In 2017, the acceptance rates of UCs were relatively reasonable for how selective the schools are. UC San Diego accepted 34.1% of students. In 2022, they accepted just 24%, a decrease of 10% over the last five years.

“There are a lot of harder schools people are being able to get into and they still don’t get into UCs,” said Max Brode, an SRHS senior. Max stated that this fact made applying to these schools more intimidating. Many students feel the same way, with lack of confidence about their chances in the UC system.

Luckily, there is an upside to some of these problems. Kenyon says that one of the best ways to increase your chances of getting into UCs is to carefully pick which essay prompts you want to respond to. If you know what you want to write and why you want to write it, you will have an easier time writing a good essay. These essays are meant to show the school how you would advance their community and campus.

Kenyon and Ms. Cifuentes both argue that telling a story in your essays is the best way to show authenticity while still showing yourself off.
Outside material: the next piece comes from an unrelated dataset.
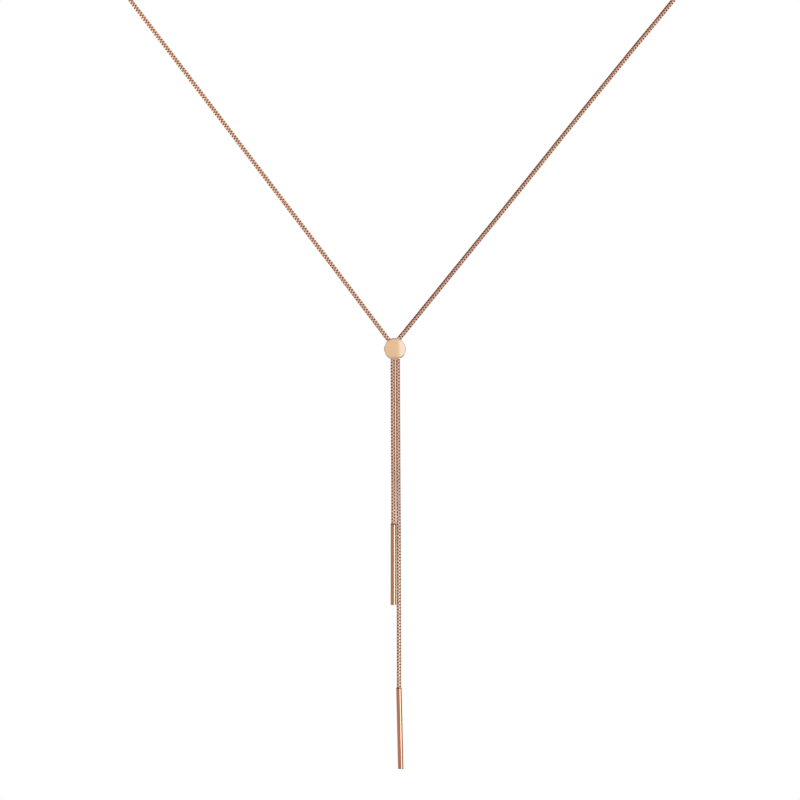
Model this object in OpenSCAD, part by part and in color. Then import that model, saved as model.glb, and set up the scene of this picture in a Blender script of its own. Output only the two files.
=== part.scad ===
// Y necklace: a fine box chain that runs round the neck and through a slider disc, with a drop bar on
// each end. Millimetres, +Z up, the wearer's front towards -Y. The origin is at the nape, on the inside
// of the chain.

/* [Chain] */
// Width of the chain between two opposite sides of its square section
chain_side = 0.94; // [0.8:0.02:1]
// Cut at each corner of that section, from the links' edges to the corner
chain_cut = 0.15; // [0.1:0.01:0.2]

/* [Slider] */
// Diameter of the slider disc
disc_d = 5.5; // [5.2:0.1:7]
// Thickness of the disc at the middle of its faces
disc_t = 2.4; // [1.8:0.1:4]
// Rise of each face of the disc, from its bevel to its middle
disc_crown = 0.1; // [0.05:0.05:0.2]
// Width of the bevel round each face of the disc
bevel_w = 0.3; // [0.2:0.05:0.6]
// Depth of that bevel
bevel_d = 0.12; // [0.1:0.02:0.3]

/* [Bars] */
// Length of each bar, from its flat foot to its top
bar_l = 20.4; // [12:0.1:40]
// Wall that is left on each side of the chain in a bar's mouth
bar_wall = 0.09; // [0.06:0.01:0.5]
// Radius of the rounding round the top of each bar
top_round = 0.25; // [0.2:0.01:0.4]
// Chamfer round the flat foot of each bar
foot_c = 0.1; // [0.05:0.01:0.2]
// Depth from the top of a bar to the end of the chain in its mouth
grip_l = 1.6; // [1.3:0.1:3]
// Lean of the long bar from the vertical, its foot towards +X
long_lean = 1.3; // [0:0.1:1.4]

/* [Fit] */
// Gap between the chain and the walls that it passes
chain_gap = 0.04; // [0.04:0.005:0.06]

/* [Hidden] */
$fn = 96;

// Middle of the slider disc
SLIDER_AT = [-1.5, -110, -130];

// Route of the chain's two halves, left and then right: from inside the bar's mouth up to the slider,
// through it, along the straight arm in front and round the side of the neck to the nape
CHAIN_ROUTE = [
    [
        [-1.9, -110, -175.2], [-1.9, -110, -165], [-1.95, -110, -155], [-2, -110, -144],
        [-2.05, -110, -134], [-2.05, -110, -129.6], [-2.15, -110, -129.1], [-2.4, -110, -128.6],
        [-3, -110, -127.8],
        [-3.8, -110, -126.8], [-17.1, -106, -109.2], [-30.4, -102, -91.7], [-43.8, -98, -74.1],
        [-57.1, -94, -56.6], [-70.4, -90, -39], [-75.5, -87, -31.5], [-78.5, -82.5, -25], [-80, -76, -19.5],
        [-80, -68.5, -15], [-78.5, -60.5, -11.5], [-75.5, -52, -9], [-71, -43.5, -7], [-65.5, -35.5, -5],
        [-59.5, -28, -3.5], [-52.5, -21, -2.5], [-44.5, -14.5, -1.5], [-36, -9, -1], [-27, -4.5, -0.5],
        [-17.5, -1.2, -0.2], [-8, 0.3, 0], [0, 0.3, 0]
    ],
    [
        [-0.5, -110, -216.2], [-0.5, -110, -206], [-0.55, -110, -190], [-0.6, -110, -173],
        [-0.65, -110, -165], [-0.7, -110, -155], [-0.75, -110, -145], [-0.8, -110, -134],
        [-0.8, -110, -128.4],
        [-0.7, -110, -127.9], [-0.4, -110, -127.3], [0, -110, -126.8], [1, -110, -125.6],
        [15, -106, -108.3], [29, -102, -91], [42.9, -98, -73.6], [56.9, -94, -56.3], [70.9, -90, -39],
        [75.5, -87, -31.5], [78.5, -82.5, -25], [80, -76, -19.5], [80, -68.5, -15], [78.5, -60.5, -11.5],
        [75.5, -52, -9], [71, -43.5, -7], [65.5, -35.5, -5], [59.5, -28, -3.5], [52.5, -21, -2.5],
        [44.5, -14.5, -1.5], [36, -9, -1], [27, -4.5, -0.5], [17.5, -1.2, -0.2], [8, 0.3, 0], [0, 0.3, 0]
    ]
];
LEFT = 0;
RIGHT = 1;

// Where the chain's edge stops facing straight forward, as a distance in front of the nape
face_turn = 90;

// Section of the tube that stands for the chain: a square with cut corners, turned so that a corner looks
// forward
chain_section = [
    for (quarter = [0 : 3], end = [-1, 1])
        let (turn = 90 * quarter + 45)
        let (out = chain_side / 2, along = end * (chain_side / 2 - chain_cut))
        [out * cos(turn) - along * sin(turn), out * sin(turn) + along * cos(turn)]
];

// Diameter of the opening that the chain passes through, in the slider and in each bar's mouth
pass_d = 2 * (norm(chain_section[0]) + chain_gap);

disc_r = disc_d / 2;
bar_r = pass_d / 2 + bar_wall;
// Extra length of a cut past the surface that it opens through
cut_over = 1;

function unit(v) = v / norm(v);

// Which way the chain's edge looks at a point: forward in front, outward beside the neck, back at the nape
function facing(p) =
    let (turn = 180 * min(max(1 + p.y / face_turn, 0), 1))
    [sign(p.x) * sin(turn), -cos(turn), 0];

// Direction of a route at its point i, halfway between the stretches before and after it
function heading(route, i) =
    let (last = len(route) - 1)
    let (before = i == 0 ? [0, 0, 0] : unit(route[i] - route[i - 1]))
    let (after = i == last ? [0, 0, 0] : unit(route[i + 1] - route[i]))
    unit(before + after);

// One ring of the tube, with the chain's section across the route
function ring(route, i) =
    let (run = heading(route, i))
    let (across = unit(cross(run, facing(route[i]))))
    let (out = cross(across, run))
    [for (corner = chain_section) route[i] + across * corner.x + out * corner.y];

// Closed tube along a route, one ring at each of its points
module tube(route) {
    rings = len(route);
    sides = len(chain_section);
    points = [for (i = [0 : rings - 1]) each ring(route, i)];
    start_cap = [for (k = [sides - 1 : -1 : 0]) k];
    end_cap = [for (k = [0 : sides - 1]) (rings - 1) * sides + k];
    walls = [
        for (i = [0 : rings - 2], k = [0 : sides - 1])
            let (near = i * sides, next = (k + 1) % sides)
            [near + k, near + next, near + sides + next, near + sides + k]
    ];
    polyhedron(points, concat([start_cap, end_cap], walls), convexity = 10);
}

// Flat outline, in x and z, of the way that a strand takes through the slider
module strand_way(route) {
    way = [for (p = route) if (abs(p.z - SLIDER_AT.z) < disc_d && p.y == SLIDER_AT.y) [p.x, p.z]];
    for (i = [0 : len(way) - 1])
        translate(way[i]) circle(d = pass_d);
    for (i = [0 : len(way) - 2])
        let (step = way[i + 1] - way[i])
        translate(way[i]) rotate(atan2(step.y, step.x))
            translate([0, -pass_d / 2]) square([norm(step), pass_d]);
}

// Half section of the disc: its rim, a bevel and a crowned face, on both sides
module disc_section() {
    face_r = disc_r - bevel_w;
    bevel_z = disc_t / 2 - disc_crown;
    rim_z = bevel_z - bevel_d;
    crown_arc = (face_r ^ 2 + disc_crown ^ 2) / (2 * disc_crown);
    intersection() {
        polygon([
            [0, -disc_t / 2], [face_r, -disc_t / 2], [face_r, -bevel_z], [disc_r, -rim_z],
            [disc_r, rim_z], [face_r, bevel_z], [face_r, disc_t / 2], [0, disc_t / 2]
        ]);
        translate([0, disc_t / 2 - crown_arc]) circle(crown_arc, $fn = 4 * $fn);
        translate([0, crown_arc - disc_t / 2]) circle(crown_arc, $fn = 4 * $fn);
    }
}

// Half section of a bar, the middle of its top at the origin
module bar_section() {
    rounding = [
        for (turn = [90 : -10 : 0])
            [bar_r - top_round, -top_round] + top_round * [cos(turn), sin(turn)]
    ];
    polygon([[0, 0], each rounding, [bar_r, foot_c - bar_l], [bar_r - foot_c, -bar_l], [0, -bar_l]]);
}

// Round hole in a bar's top that the end of the chain sits in
module mouth() {
    depth = grip_l + chain_gap;
    translate([0, 0, -depth]) cylinder(d = pass_d, h = depth + cut_over);
}

// Bar on the end of a strand, leaning about the middle of the chain's stretch in its mouth
module bar(route, lean) {
    translate(route[0] + [0, 0, grip_l / 2]) rotate([0, -lean, 0]) translate([0, 0, grip_l / 2])
        difference() {
            rotate_extrude() bar_section();
            mouth();
        }
}

module left_chain() {
    color([0.87, 0.67, 0.55]) tube(CHAIN_ROUTE[LEFT]);
}

module right_chain() {
    color([0.85, 0.64, 0.51]) tube(CHAIN_ROUTE[RIGHT]);
}

module slider() {
    color([0.91, 0.76, 0.6])
        difference() {
            translate(SLIDER_AT) rotate([90, 0, 0]) rotate_extrude() disc_section();
            translate([0, SLIDER_AT.y + pass_d / 2, 0]) rotate([90, 0, 0]) linear_extrude(pass_d) {
                strand_way(CHAIN_ROUTE[LEFT]);
                strand_way(CHAIN_ROUTE[RIGHT]);
            }
        }
}

module short_bar() {
    color([0.76, 0.5, 0.39]) bar(CHAIN_ROUTE[LEFT], 0);
}

module long_bar() {
    color([0.76, 0.5, 0.39]) bar(CHAIN_ROUTE[RIGHT], long_lean);
}

left_chain();
right_chain();
slider();
short_bar();
long_bar();
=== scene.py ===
"""Looks of a Y necklace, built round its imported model: interlocking box links, a polished slider disc and
two polished drop bars. Metres, +Z up, the wearer's front towards -Y."""

import bmesh
import bpy
import numpy as np
from mathutils import Matrix, Vector


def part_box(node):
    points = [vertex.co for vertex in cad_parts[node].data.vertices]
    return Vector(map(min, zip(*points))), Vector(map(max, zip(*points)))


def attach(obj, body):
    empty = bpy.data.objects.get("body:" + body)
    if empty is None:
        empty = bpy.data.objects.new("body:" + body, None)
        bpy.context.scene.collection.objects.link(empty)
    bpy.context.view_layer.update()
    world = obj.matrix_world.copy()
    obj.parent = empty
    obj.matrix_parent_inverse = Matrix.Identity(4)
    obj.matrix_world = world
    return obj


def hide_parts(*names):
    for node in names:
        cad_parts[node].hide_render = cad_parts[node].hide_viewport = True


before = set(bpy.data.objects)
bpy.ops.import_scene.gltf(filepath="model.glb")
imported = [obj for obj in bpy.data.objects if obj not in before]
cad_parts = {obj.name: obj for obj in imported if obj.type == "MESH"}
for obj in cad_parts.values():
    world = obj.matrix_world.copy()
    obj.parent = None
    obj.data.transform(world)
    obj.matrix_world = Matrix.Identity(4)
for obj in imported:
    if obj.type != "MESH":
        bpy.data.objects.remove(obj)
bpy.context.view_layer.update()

MM = 0.001
BODY = "root"

# Camera, straight in front of the disc's plane, with a long lens
CAMERA_AT = (-0.25 * MM, -2110 * MM, -142.75 * MM)
CAMERA_LENS = 360
CAMERA_SENSOR = 36
CAMERA_REACH = 100

# Chain: the width of its square section and the cut at its corners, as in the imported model, then its
# links, each a flat band bent into a rounded rectangle: the distance from one link to the next, the band's
# thickness, width and bevel, the play between two links, and the rounding inside and outside its bends
CHAIN_SIDE = 0.94 * MM
CHAIN_CUT = 0.15 * MM
LINK_PITCH = 0.3925 * MM
BAND_T = 0.07 * MM
BAND_W = 0.72 * MM
BAND_BEVEL = 0.06 * MM
LINK_PLAY = 0.02 * MM
INNER_R = 0.04 * MM
OUTER_R = 0.11 * MM
CORNER_STEPS = 4
LINK_TURNS = np.radians([45, 135])

# Fold from which an edge shows as sharp, on the links and on the disc and bars
LINK_SHARP = np.radians(60)
EDGE_SHARP = np.radians(28)
# Rounding of a profile's corners: its steps, and the most that it takes of the side next to it
BEND_STEPS = 6
BEND_SHARE = 0.45

# Fit of the chain in the disc and in the bars, and where its edge turns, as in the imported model
CHAIN_GAP = 0.04 * MM
GRIP_L = 1.6 * MM
FACE_TURN = 90 * MM
PASS_R = np.hypot(CHAIN_SIDE / 2, CHAIN_SIDE / 2 - CHAIN_CUT) + CHAIN_GAP

# Disc: rise of its faces, the bevel round them and the rounding of its edges
DISC_CROWN = 0.1 * MM
BEVEL_W = 0.3 * MM
BEVEL_D = 0.12 * MM
DISC_EDGE_R = 0.1 * MM
DISC_SIDES = 128
CROWN_STEPS = 16
WAY_STEPS = 40

# Bars: their length, the rounding of their tops and feet, the distance from these to the next ring of the
# straight wall, and the long one's lean
BAR_L = 20.4 * MM
TOP_ROUND = 0.25 * MM
TOP_STEPS = 10
FOOT_R = 0.12 * MM
WALL_STEP = 0.1 * MM
LONG_LEAN = np.radians(1.3)
BAR_SIDES = 72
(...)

“You don’t want to say ‘I’m a dedicated worker,’ you want to tell them a story that shows why you are,” said Kenyon.

Another important aspect to many students is the positive side of schools going test-blind. While some students would love to show off their high scores, others didn’t do as well, and wouldn’t want to display their lower test scores. Some even skip taking the test at all, taking advantage of the new policy.

“I think it will increase my chances because I’m really bad at testing,” said Max. Many students see the bright side of this problem, and feel better about their applications because of it. 

With all this in mind, it’s important to keep a positive mindset towards college applications. Although things are stressful, you never know what might happen.

On a final note, Sarah stated, “I’m intimidated, but I’ll apply no matter what and try to do the best that I can.”